Review: UK electronic innovators Orbital have been revisiting their early roots with Orbital LEDs, a limited-edition series remastering their old greats. Now fully remastered and paired with striking new artwork by Julian House, the latest drop highlights the duo's groundbreaking early sound when tracks like 'Midnight' innovated with a blend of hypnotic house rhythms and minimalist influences from Philip Glass and Wim Mertens. Also included here is 'Choice' which stands out for its anarcho-punk edge and bold vocal sampling. Paul Hartnoll has often said he aimed to inject house music with a sense of rebellion and social commentary and these reissues reaffirm Orbital's ability to do that while pushing boundaries from the start.
Review: In March 2024, Oriental Magnetic Yellow, the legendary techno unit formed by Namco game music composers, celebrated their 30th anniversary by re-releasing six albums. As part of this celebration, their popular track 'RYZEEN' is now available for the first time on 7-inch doughnut vinyl. The release includes the original version and a special B-side recording used as BGM for 'Super Locomotive' on Sega's 2022 reissued Mega Drive Mini 2 console. With members Hiroto Sasaki, Nobuyoshi Sano, Shinji Hosoe and Takayuki Aihara, Oriental Magnetic Yellow pays homage to Yellow Magic Orchestra with a humorous twist. 'RYZEEN' evokes the fun, nostalgic, early video game music and a cover sound of YMO of course. this release is a delightful blend of retro charm and playful innovation, perfect for techno and game music fan alike.
Review: US-born, Germany-based Oshana's solo debut on Altered Circuits is a notable one for peak time party people with high-impact jams that also bring plenty of subtle detail. The tunes are rooted in the vibe of her live sets and fuse classic and contemporary club sounds with razor-sharp studio precision. From the tense, acid-laced drive of 'Above We Soar' to the cavernous, Chicago-flavoured bounce of 'Space And Time Dimensions,' Oshana balances groove with atmosphere perfectly. 'Girls In The Front' is another gem and hypnotic, bass-heavy workout with anthem potential, while closer 'Origins' explores trance-tinged territory before diving back into genre ambiguity. It's a refined, energetic statement from an artist in her element.
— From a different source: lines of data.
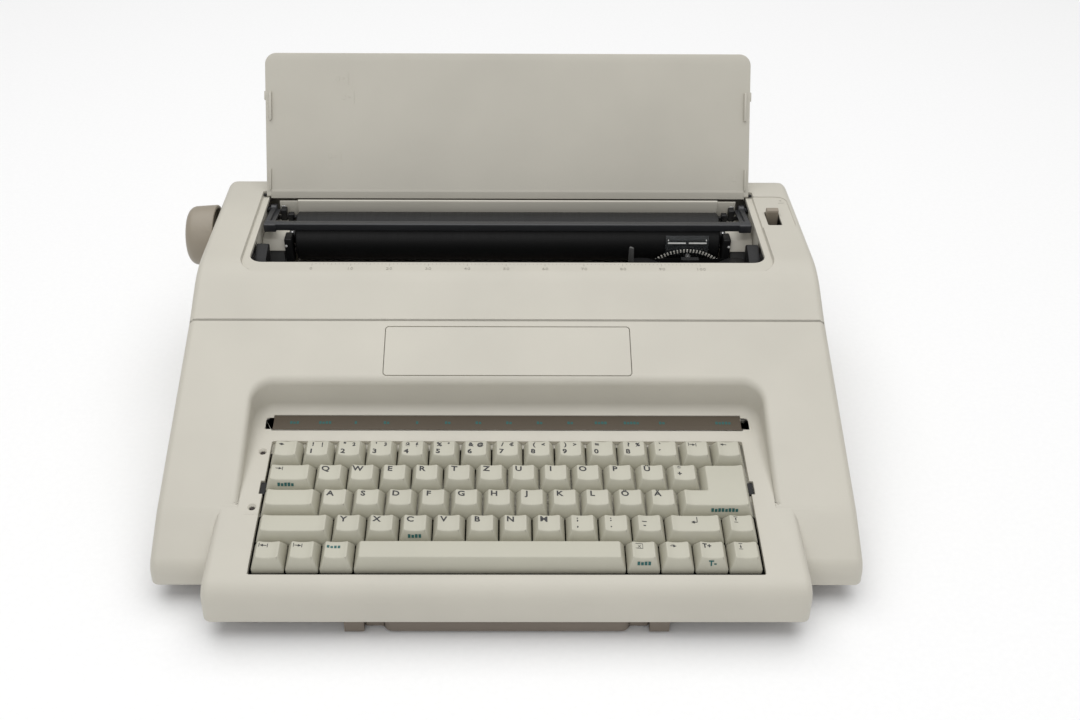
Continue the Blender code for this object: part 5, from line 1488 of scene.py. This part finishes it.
# %% The ribbon cassette
box_low, box_high = workshop_box("ribbon_cassette")
left_x, right_x, base_z, top_z = box_low.x, box_high.x, box_low.z, box_high.z - 4.5
shape = [(left_x, 50, 4), (right_x, 50, 4), (right_x, 84, 2), (WX + 28, 84, 1.5), (WX + 20, 78, 2),
         (WX + 9, 62, 4),
         (WX - 9, 62, 4), (WX - 20, 78, 2), (WX - 28, 84, 1.5), (left_x, 84, 2)]
body = soften(slab(shape, base_z, top_z - 1.0, "z", 4), 0.7, 2, lambda e: True, 60)
lid_shape = [(left_x + 2, 52, 3), (right_x - 2, 52, 3), (right_x - 2, 76, 2), (WX + 24, 76, 2),
             (WX + 12, 59, 3),
             (WX - 12, 59, 3), (WX - 24, 76, 2), (left_x + 2, 76, 2)]
panel = soften(slab(lid_shape, top_z - 1.2, top_z - 0.2, "z", 4), 0.3, 1, lambda e: True, 60)
knob_up = turned([(0, top_z - 0.6), (5.0, top_z - 0.6), (5.0, top_z - 0.1), (4.4, top_z), (0, top_z)],
                 (left_x + 12, 64), "z", 32)
spool_rings = [
    turned([(r, top_z - 0.5), (r + 0.8, top_z - 0.5), (r + 0.8, top_z - 0.05), (r, top_z - 0.05),
            (r, top_z - 0.5)],
           (right_x - 14, 64), "z", 32)
    for r in (5.0, 9.0)
]
finish("cassette", join(body, panel, knob_up, *spool_rings), black_plastic, "carriage",
       ["ribbon_cassette"],
       smooth=40)
ribbon = brick((WX - 31, WX + 31), (84.2, 84.35), (base_z + 1.0, top_z - 2.0), 0)
finish("ribbon", ribbon, black_plastic, "carriage")
fin = slab([(WX - 42.2, top_z - 1.0, 0.4), (WX - 38.5, top_z - 1.0, 0.4), (WX - 38.8, top_z + 11.9, 1.0),
            (WX - 42.0, top_z + 13.1, 1.0)], 74.0, 76.0, "y", 3)
finish("cassette_lever", soften(fin, 0.3, 2, angle=50), grey_plastic, "carriage")

# %% The card guide that hugs the roller
GUIDE_IN = PLATEN_RADIUS + 1.0
guide = bmesh.new()
first = guide.verts.new((WX - 15, cy + GUIDE_IN * cos(radians(148)), cz + GUIDE_IN * sin(radians(148))))
bmesh.ops.spin(guide, geom=[first], cent=(0, cy, cz), axis=(1, 0, 0), angle=radians(46), steps=10,
               use_merge=False)
pull(guide, bmesh.ops.extrude_edge_only(guide, edges=guide.edges[:]), (30, 0, 0))
for k in range(1, 6):
    slice_at(guide, (WX - 15 + 5 * k, 0, 0), (1, 0, 0))
bmesh.ops.recalc_face_normals(guide, faces=guide.faces)
bmesh.ops.solidify(guide, geom=guide.faces[:], thickness=0.7)
bmesh.ops.recalc_face_normals(guide, faces=guide.faces)
finish("card_guide", guide, smoked_clear, "carriage", smooth=40)


def on_roller(angle, radius):
    return (cy + radius * cos(radians(angle)), cz + radius * sin(radians(angle)))


sights = []
for low_x, high_x, angle in ((-13.5, -1.0, 164), (1.0, 13.5, 164), (-13.5, -12.9, 158), (12.9, 13.5, 158)):
    y, z = on_roller(angle, GUIDE_IN + 1.0)
    line = brick((low_x, high_x), (-0.1, 0.1), (-0.5, 0.5), 0)
    sights.append(tilted(line, (WX, y, z), radians(angle - 180)))
finish("sight_lines", join(*sights), white_ink, "carriage")

# %% [markdown]
# ## Underside, handle, feet and the rear sockets
#
# Below the front edge hangs a slim carrying handle between two lugs of the base pan. It is a bar with soft
# edges and rounded ends, and it slides out to be gripped. The rubber feet are turned, and the inlet and the
# rocker switch are small mouldings set into the rear wall.

# %% The handle
handle_low, handle_high = workshop_box("carry_handle")
HANDLE_HALF = handle_high.x
y0, z0, z1 = handle_low.y, handle_low.z, handle_high.z
grip = slab([(-69.5, y0, 5), (69.5, y0, 5), (69.5, y0 + 4, 1), (HANDLE_HALF, y0 + 4, 1),
             (HANDLE_HALF, handle_high.y, 1),
             (HANDLE_HALF - 8, handle_high.y, 1), (HANDLE_HALF - 8, y0 + 9, 2), (-HANDLE_HALF + 8, y0 + 9, 2),
             (-HANDLE_HALF + 8, handle_high.y, 1), (-HANDLE_HALF, handle_high.y, 1),
             (-HANDLE_HALF, y0 + 4, 1),
             (-69.5, y0 + 4, 1)], z0, z1, "z", 5)
soften(grip, 1.4, 3, lambda e: True, 60)
finish("handle", grip, handle_plastic, "carry_handle", ["carry_handle"], smooth=40)

# %% Feet
for name in ("foot_front_left", "foot_front_right", "foot_rear_left", "foot_rear_right"):
    low, high = workshop_box(name)
    x, y, r, top = (low.x + high.x) / 2, (low.y + high.y) / 2, (high.x - low.x) / 2, high.z
    foot = turned([(0, 0.8), (r - 3.4, 0.8), (r - 3.0, 0.0), (r - 1.0, 0.0), (r - 0.3, 0.3), (r, 1.1),
                   (r, top - 2.0),
                   (r - 0.8, top - 1.6), (r - 0.8, top), (0, top)], (x, y), "z", 48)
    finish("rubber_" + name, foot, foot_rubber, "machine", [name], smooth=40)

# %% Pan ribs, screws and lugs under the machine
PAN_FLOOR = HOUSING_BOTTOM - 1.5
ribs = []
for k in range(-8, 9):
    ribs.append(brick((k * 9.0 - 1.6, k * 9.0 + 1.6), (20.0, 96.0), (PAN_FLOOR - 0.5, PAN_FLOOR + 0.3),
                      0.25, 1))
finish("pan_vent_ribs", join(*ribs), handle_plastic, "machine", smooth=40)
screws = []
for x in (-165.0, -60.0, 60.0, 165.0):
    for y in (-128.0, 118.0):
        screws.append(turned([(0, PAN_FLOOR - 1.2), (1.4, PAN_FLOOR - 1.2), (3.4, PAN_FLOOR - 0.9),
                              (4.0, PAN_FLOOR - 0.1),
                              (4.0, PAN_FLOOR + 0.4), (0, PAN_FLOOR + 0.4)], (x, y), "z", 24))
finish("pan_screws", join(*screws), zinc_sheet, "machine", smooth=40)

# %% The rear inlet and the switch
back = HOUSING_BACK
mid_z = (inlet_low.z + inlet_high.z) / 2
mid_x = (inlet_low.x + inlet_high.x) / 2
inlet = brick((inlet_low.x, inlet_high.x), (inlet_low.y, inlet_high.y), (inlet_low.z, inlet_high.z), 0.8, 3)
pocket = plate_of((mid_x - 6.6, mid_x + 6.6), (mid_z - 3.5, mid_z + 3.5), back - 7, back + 5, "y", 3.4, 6)
inlet = cut(inlet, pocket)
finish("mains_inlet", inlet, black_plastic, "machine", ["power_inlet"], smooth=40, ease=0.2)
pins = [rod((mid_x + dx, mid_z), 1.2, back - 7.4, back - 1.6, "y", 16, 0.5) for dx in (-3.3, 3.3)]
finish("inlet_pins", join(*pins), zinc_y, "machine")
sx, sz = (switch_low.x + switch_high.x) / 2, (switch_low.z + switch_high.z) / 2
half_z = (switch_high.z - switch_low.z) / 2
rocker = slab([(switch_low.y, sz - half_z, 0.6), (switch_high.y - 1.2, sz - half_z, 0.6),
               (switch_high.y - 1.6, sz - 1, 3),
               (switch_high.y, sz + half_z, 1.2), (switch_low.y, sz + half_z, 0.6)], switch_low.x,
               switch_high.x, "x", 5)
soften(rocker, 0.4, 2, lambda e: True, 60)
finish("rocker_switch", rocker, black_plastic, "power_switch", ["power_switch"], smooth=40)
face = switch_high.y
dot = turned([(0, face - 2.2), (1.4, face - 2.2), (1.4, face - 0.45), (0, face - 0.4)], (sx, sz + 4.0), "y",
             24)
finish("switch_mark", dot, white_ink, "power_switch")

# %% [markdown]
# ## The works inside
#
# The frames, shafts, gears, motors and boards are already modelled as they work. Their shapes are right, so
# they stay as they are and only get their finishes: drawn zinc, nylon and lacquered board.

# %% Finishes for the frame's own nodes
WORKS = {
    "side_frame_left": zinc_sheet, "side_frame_right": zinc_sheet, "guide_rail": zinc_x,
    "carriage_shaft": zinc_x,
    "platen_shaft": zinc_x, "platen_gear": nylon, "motor_pinion": nylon, "platen_motor": zinc_sheet,
    "carriage_motor": zinc_sheet, "print_hammer": zinc_y, "carriage": black_plastic,
    "drive_belt": foot_rubber,
    "main_board": board_green, "transformer": zinc_sheet, "key_plate": black_plastic,
    "base_pan": handle_plastic,
}
for name, material in WORKS.items():
    item = frame["nodes"][name]
    item.data.materials.clear()
    item.data.materials.append(material)
print(len(WORKS), "works finished")

# %% [markdown]
# ## The floor
#
# The machine stands on a pale sheet. It is a piece of the stage, not of the machine, and it is wide enough
# to fill every view with the same even white.

# %% A pale floor with a little tooth
floor_bm = bmesh.new()
bmesh.ops.create_grid(floor_bm, x_segments=4, y_segments=4, size=6.0)
floor_mesh = bpy.data.meshes.new("floor")
floor_bm.to_mesh(floor_mesh)
floor_bm.free()
floor = bpy.data.objects.new("floor", floor_mesh)
bpy.context.scene.collection.objects.link(floor)
paper = Shade("floor_paper")
tooth = paper.noise(300.0)
paper.finish(paper.mix(tooth, (0.9, 0.9, 0.9, 1.0), (0.94, 0.94, 0.94, 1.0)), 0.9 + (tooth - 0.5) * 0.1)
floor_mesh.materials.append(paper.material)
floor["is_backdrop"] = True
print("floor laid")

# %% Compare the sizes and finish
model_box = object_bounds()
for label, box in (("cad", cad_box), ("model", model_box)):
    print(label, "box", [[round(c, 4) for c in corner] for corner in box])
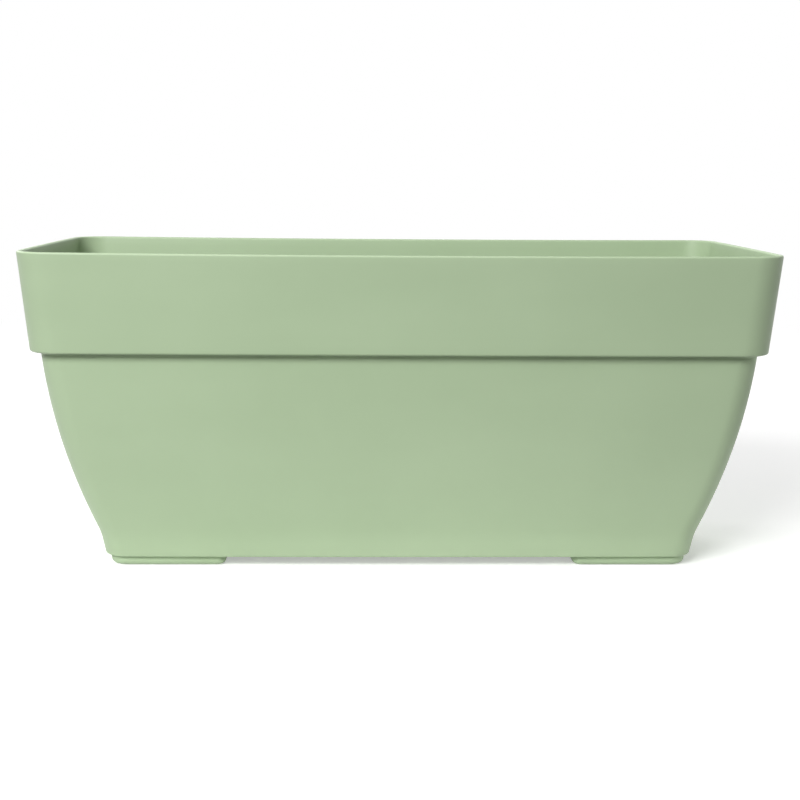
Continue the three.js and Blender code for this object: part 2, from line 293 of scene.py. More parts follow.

Review: Olli-Petteri Pietila has skirted around the underground for a long time under his own name and as Transistor, but he's found a new outlet for his Detroit-informed vintage techno sound on Yore under the P0lyrhythm alias. Andy Vaz's label is a natural home for such vibes and he continues to place his influence front and centre with the utterly dreamy 'Lake Michigan Breeze'. He even takes on Vaz's own 'Detroit In Me', serving up a remix which takes the track far out on a blissful combo of wistful pads and rolling percussion. If you like your techno classic, look no further.
Review: Simone de Kunovich and Pancratio join forces on the 'Memory Card EP,' a captivating three-track release that marries retro video game nostalgia with cutting-edge electronic music. Inspired by early PlayStation 1 adventures, the duo masterfully weaves samples from obscure games into their compositions, crafting a sound that is both minimalist and evocative of 32-bit textures. Whether it's setting the mood in the mellow early hours or energising a peak-time crowd, this EP equips DJs with versatile tracks that promise to electrify any dancefloor. With its unique blend of exuberance and nostalgia, the 'Memory Card EP' is a must-have for enthusiasts looking to add both depth and dynamism to their sets.
Review: Fear-E's Posh End Music celebrates its tenth release with an EP of ceiling-shakers by musical wizard Ben Pest. 'Worst Behaviour' is a restless splurge of overdriven but still tasteful energy, moving through five ultimate wompers of a kind of electrified techno we rarely hear. Ben Pest's style, honed since 2009, is entirely his own. First there's the VIP version of 'Strict Saws' and the follow-up 'Beta T', both of which reserve ample mix space for an overwompy kick drum, Pest's trademark stinger. The former track especially clips the zero level, hearing said kicks bleed out the sound around it, flooding it into a fully crunch-steeped stupor. 'Withoutta Moa' and '1996' follow similarly pressurific principles, the latter of which commands a special sort of apnea, resembling a strangled French house. Then 'Weight For It' closes on notes of maximised squelch and crossrythmic evac alarm sounds, as we're dragged into successive states of terrifying suspense.
Review: The all-star team of the instrumental world, Polyplus, release a cover of 'Hi-Tech Jazz', a classic electronic jazz track and representative work of the project Galaxy 2 Galaxy, first put forth by Mad Mike's Underground Resistance. As for the choice of cover, the Tokyo jazzdance quartet have chosen well; while they've only gone and done it - reinterpreted Mike's timeless club masterpiece with a full band sound - they refuse to sacrifice any danceability or DJ mixability, doing full justice to the term "hi-tech" despite the freehanded naturalism. Also coming backed by the original B-sider 'Wake Me Up', 'Hi-Tech Jazz' heralds Polyplus' upcoming tenth anniversary album, Cosmic, as well as a jet-setting tour spanning Tokyo, Nagoya, Osaka and Fukuoka.